Year-end chart performance for "Dark Lady"
| Chart (1974) | Position |
|---|---|
| Australian Singles Chart | 122 |
| Canadian RPM Top Singles | 47 |
| US Billboard Hot 100 | 33 |
| US Billboard Top Easy Listening Singles | 35 |
| US Cash Box Top 100 | 26 |

==Certifications and sales==

Certifications and sales for "Dark Lady"
| Region | Certification | Certified units/sales |
| United States (RIAA) | Gold | 1,000,000^{^} |
^{^} Shipments figures based on certification alone.

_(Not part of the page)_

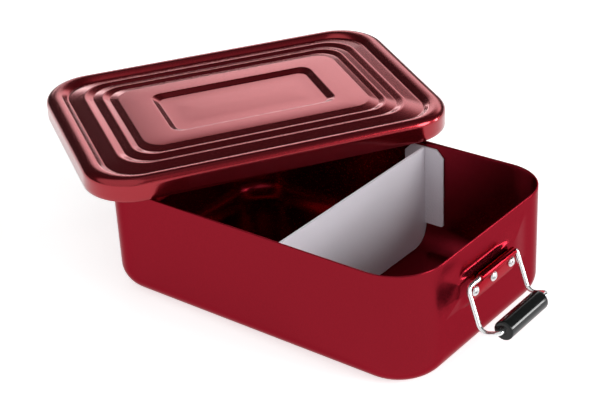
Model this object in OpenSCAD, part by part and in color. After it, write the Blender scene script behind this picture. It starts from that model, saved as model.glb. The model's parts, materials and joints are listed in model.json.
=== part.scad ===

==Formats and track listing==

- UK and US 7"
1. "Dark Lady" – 3:26
2. "Two People Clinging to a Thread" – 2:40

- Argentina 7"
3. "Dark Lady" – 3:26
4. "Carousel Man" – 3:02

- Not Released
5. "Dark Lady" (Mixmaster F Farewell Club Mix) (a.k.a. White Label Remix) – 7:25

==Credits and personnel==
- Cher – vocals
- John "Johnny" Durrell – lyrics
- Snuff Garrett – producer
- Ronnie Aldrich
- D. Redston
- R. Williams
- Longines Symphone
- Magnetronics

==Cover versions==
In 1974, Lea Laven recorded the Finnish rendering of "Dark Lady" entitled "Tumma nainen". "Tumma nainen" was also recorded by Ami Aspelund for her 1974 album Ami and also by Jean S. for their 2003 album Sammakkoprinssi.

In the same year, Argentinian singer Johnny Tedesco recorded a Spanish version called "Te quiero tanto (Dulce gitana)".